You like to emphasise how important fun is to you on the pitch.

Demirbay: That's right. At the same time, you obviously have to define what fun is. I can have fun kicking the ball over the stand. But I can also have fun if a team-mate loses the ball and has a bad day by me filling the gap and running even further for the team-mate. So that everybody gets the feeling: 'Crikey, he's doing everything today and he's on my side.' I have fun playing well. And if that's not the case then I have fun trying and using all means to make success happen. I have fun overcoming the hurdles and challenges or beating top players on the opposition side that stand in my way.


Looking back, what's been the most difficult phase in your professional career up to now?

Demirbay: Hamburg. Clearly Hamburg. Because in the two years there I never received the trust although I always knew what I was capable of. I've never said to myself: 'You'll never do it.' I've never doubted myself in my life. But that phase at HSV just wasn't right for me because I didn't get the chance to show what I could do in the Bundesliga.

You describe yourself is being rather serious.
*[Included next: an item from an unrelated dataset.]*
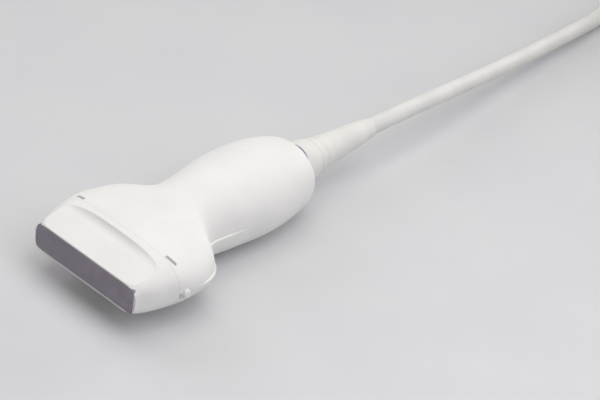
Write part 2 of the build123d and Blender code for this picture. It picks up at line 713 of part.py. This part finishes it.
def connector_boot():
    """A short tapered boot with its flange inside the connector's end wall."""
    base, tip, flange = BOOT_BASE_DIAMETER / 2, BOOT_TIP_DIAMETER / 2, BOOT_FLANGE_DIAMETER / 2
    inside = CONNECTOR_WALL + 2 * FIT_GAP
    end = inside + BOOT_FLANGE_LENGTH
    bore = cable_radius + SCREW_GAP
    outline = Polyline(
        (-BOOT_LENGTH, bore), (-BOOT_LENGTH, tip), (0, base), (inside, base), (inside, flange), (end, flange),
        (end, bore), close=True,
    )
    return Pos(0, 0, GLAND_HEIGHT) * revolve(make_face(Plane.XZ * outline), Axis.X)


def tail_root():
    """The cable's last stretch, straight through the boot into the connector."""
    end = CONNECTOR_WALL + 2 * FIT_GAP + 2 * BOOT_FLANGE_LENGTH
    return rod(-BOOT_LENGTH, end, CABLE_DIAMETER, 0, GLAND_HEIGHT)


def contact_block():
    """The insulating plate that fills the well and carries the contacts, open in the middle for the lock."""
    plate = connector_outline(RECESS_RIM + SCREW_GAP, RECESS_DEPTH, RECESS_DEPTH + BLOCK_HEIGHT)
    return plate - pin(BAR_CLEARANCE_DIAMETER, 0, CONNECTOR_HEIGHT, CONNECTOR_LENGTH / 2, 0)


def contact_pads():
    """Gold pads in rows on the underside of the block, none where the lock needs its room."""
    pads = []
    keep_out = BAR_CLEARANCE_DIAMETER / 2 + PAD_SIZE
    for row in range(PAD_ROWS):
        for column in range(PAD_COLUMNS):
            x = (column - (PAD_COLUMNS - 1) / 2) * PAD_PITCH
            y = (row - (PAD_ROWS - 1) / 2) * PAD_PITCH
            if math.hypot(x, y) > keep_out:
                low = RECESS_DEPTH - PAD_PROUD
                pads.append(block(x - PAD_SIZE / 2, x + PAD_SIZE / 2, PAD_SIZE, low, RECESS_DEPTH, y))
    return Compound(children=[Pos(CONNECTOR_LENGTH / 2, 0, 0) * pad for pad in pads])


def connector_board():
    low = RECESS_DEPTH + BLOCK_HEIGHT
    board = connector_outline(CONNECTOR_WALL + BOARD_MARGIN, low, low + CONNECTOR_BOARD_THICKNESS)
    for x, y in boss_places():
        board -= pin(BOSS_DIAMETER + 2 * FIT_GAP, 0, CONNECTOR_HEIGHT, x, y)
    room = LOCK_SHAFT_DIAMETER + 2 * (LOCK_GAP + BUSH_WALL + FIT_GAP)
    return board - pin(room, 0, CONNECTOR_HEIGHT, CONNECTOR_LENGTH / 2, 0)


# Quarter-turn lock: drawn on the Z axis, then set through the connector's middle
def lock_bush():
    """The flanged sleeve that the shaft turns in, from the cover down to the board."""
    low = RECESS_DEPTH + BLOCK_HEIGHT
    outside = LOCK_SHAFT_DIAMETER + 2 * (LOCK_GAP + BUSH_WALL)
    sleeve = pin(outside, low, CONNECTOR_HEIGHT)
    flange_top = CONNECTOR_HEIGHT - CONNECTOR_WALL - SCREW_GAP
    flange = pin(BUSH_FLANGE_DIAMETER, flange_top - BUSH_FLANGE_THICKNESS, flange_top)
    return sleeve + flange - pin(LOCK_SHAFT_DIAMETER + 2 * LOCK_GAP, 0, CONNECTOR_HEIGHT + OVERRUN)


def lock_shaft():
    return pin(LOCK_SHAFT_DIAMETER, RECESS_DEPTH, CONNECTOR_HEIGHT + LOCK_FACE_GAP)


def lock_bar():
    """The cross bar at the shaft's foot that turns under the machine's catch."""
    bar = extrude(Plane.XY * SlotOverall(BAR_LENGTH, BAR_WIDTH), BAR_THICKNESS)
    return Pos(0, 0, RECESS_DEPTH - BAR_THICKNESS) * bar


def lock_knob():
    """The turn handle: a low round hub with a raised grip across it."""
    low = CONNECTOR_HEIGHT + LOCK_FACE_GAP
    hub = pin(KNOB_HUB_DIAMETER, low, low + KNOB_BASE_HEIGHT)
    grip = Pos(0, 0, low) * extrude(Plane.XY * SlotOverall(KNOB_LENGTH, KNOB_WIDTH), KNOB_HEIGHT)
    knob = hub + grip
    return fillet(knob.edges().group_by(Axis.Z)[-1], KNOB_ROUNDING)


# Build every piece and write it out
def build_probe():
    outer = body_form()
    cavity, slots = shell_cavity(), top_slots()
    save("nose_housing", nose_housing(outer), set_down)
    save("top_shell", handle_shell(outer, cavity, slots, True), set_down)
    save("bottom_shell", handle_shell(body_form(ledge=True), cavity, slots, False), set_down)
    save("acoustic_lens", acoustic_lens(), set_down)
    save("matching_layer_outer", stack_layer(outer_layer_place, OUTER_LAYER), set_down)
    save("matching_layer_inner", stack_layer(inner_layer_place, INNER_LAYER), set_down)
    save("piezo_array", piezo_array(), set_down)
    save("backing_block", stack_layer(backing_place, BACKING_LENGTH), set_down)
    save("array_frame", array_frame(), set_down)
    save("flex_circuit_top", flex_circuit(1), set_down)
    save("flex_circuit_bottom", flex_circuit(-1), set_down)
    save("circuit_board_top", circuit_board(1), set_down)
    save("circuit_board_bottom", circuit_board(-1), set_down)
    save("board_connectors", board_connectors(), set_down)
    save("emi_shield", emi_shield(), set_down)
    save("coax_bundle", coax_bundle(), set_down)
    save("cable_root", cable_root(), set_down)
    save("braid_ferrule", braid_ferrule(), set_down)
    save("cable_clamp_upper", cable_clamp(True), set_down)
    save("cable_clamp_lower", cable_clamp(False), set_down)
    save("clamp_screws", clamp_screws(), set_down)
    save("id_ring", id_ring(), set_down)
    save("strain_relief", strain_relief(), set_down)


def build_cord():
    gland_x, gland_y = GLAND_PLACE
    lead = [(relief_tip, 0, axis_height), (relief_tip + LEAD_RUN, 0, axis_height)]
    entry = [(gland_x - GLAND_RUN, gland_y, GLAND_HEIGHT), (gland_x, gland_y, GLAND_HEIGHT)]
    cable, cable_length = cord_tube("cable", lead + raised(CABLE_ROUTE))
    tail, tail_length = cord_tube("cable_tail", raised(TAIL_ROUTE) + entry)
    save("cable", cable)
    save("cable_tail", tail)
    save("cable_coil", cable_coil())
    print(f"free cable {cable_length:.0f} mm, tail {tail_length:.0f} mm")


def build_connector():
    gland_x, gland_y = GLAND_PLACE
    place = Pos(gland_x + BOOT_LENGTH, gland_y, 0)
    lock_place = place * Pos(CONNECTOR_LENGTH / 2, 0, 0)
    save("connector_base", connector_base(), place)
    save("connector_cover", connector_cover(), place)
    save("connector_screws", connector_screws(), place)
    save("connector_boot", connector_boot(), place)
    save("tail_root", tail_root(), place)
    save("contact_block", contact_block(), place)
    save("contact_pads", contact_pads(), place)
    save("connector_board", connector_board(), place)
    save("lock_bush", lock_bush(), lock_place)
    save("lock_shaft", lock_shaft(), lock_place)
    save("lock_bar", lock_bar(), lock_place)
    save("lock_knob", lock_knob(), lock_place)


os.makedirs("parts", exist_ok=True)
build_probe()
build_cord()
build_connector()
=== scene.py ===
"""A linear-array ultrasound probe on a pale studio floor, seen from its lens end.

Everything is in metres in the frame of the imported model: X runs from the lens to the cable, Z is up and
the probe lies on Z 0. The sections follow the probe as it is put together, from the lens back to the
connector at the far end of its cable, and the studio comes last."""
import math

import bpy
from mathutils import Matrix, Vector


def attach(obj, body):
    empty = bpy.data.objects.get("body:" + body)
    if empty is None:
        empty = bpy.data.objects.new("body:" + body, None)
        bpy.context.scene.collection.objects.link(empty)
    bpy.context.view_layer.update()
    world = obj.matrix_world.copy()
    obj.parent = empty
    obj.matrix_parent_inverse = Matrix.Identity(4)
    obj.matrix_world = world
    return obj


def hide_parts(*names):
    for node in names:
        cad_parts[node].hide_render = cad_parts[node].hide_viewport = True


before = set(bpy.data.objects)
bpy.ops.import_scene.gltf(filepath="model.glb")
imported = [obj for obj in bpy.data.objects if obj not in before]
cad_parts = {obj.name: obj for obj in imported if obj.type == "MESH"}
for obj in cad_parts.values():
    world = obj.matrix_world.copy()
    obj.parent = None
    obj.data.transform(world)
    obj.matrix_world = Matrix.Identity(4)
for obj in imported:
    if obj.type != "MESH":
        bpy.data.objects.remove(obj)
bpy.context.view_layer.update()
MM = 0.001


# Acoustic lens: a slab of room-temperature-curing silicone, cast on the array and bonded in the window.
# It is grey with a violet cast, close to matt, with the faint mottle of a filled rubber.
def linear(hex_colour):
    """An sRGB hex colour as linear red, green, blue and a full alpha."""
    channels = [int(hex_colour[i : i + 2], 16) / 255 for i in (1, 3, 5)]
    curve = [c / 12.92 if c <= 0.04045 else ((c + 0.055) / 1.055) ** 2.4 for c in channels]
    return (*curve, 1.0)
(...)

Demirbay: It's not the case you can't have fun with me privately. Not at all. Perhaps it's to do with some of the things I've seen and experienced that have led me to having a certain distance to certain people. On the other hand, there's a core of people where I can absolutely be myself. Where I can laugh and make jokes. But, in general, I only open up to a few people. Therefore, I probably appear very serious to many people and even a bit severe. I'm not an open book to outsiders. Instead, I’m there for my family and the people who value and love me.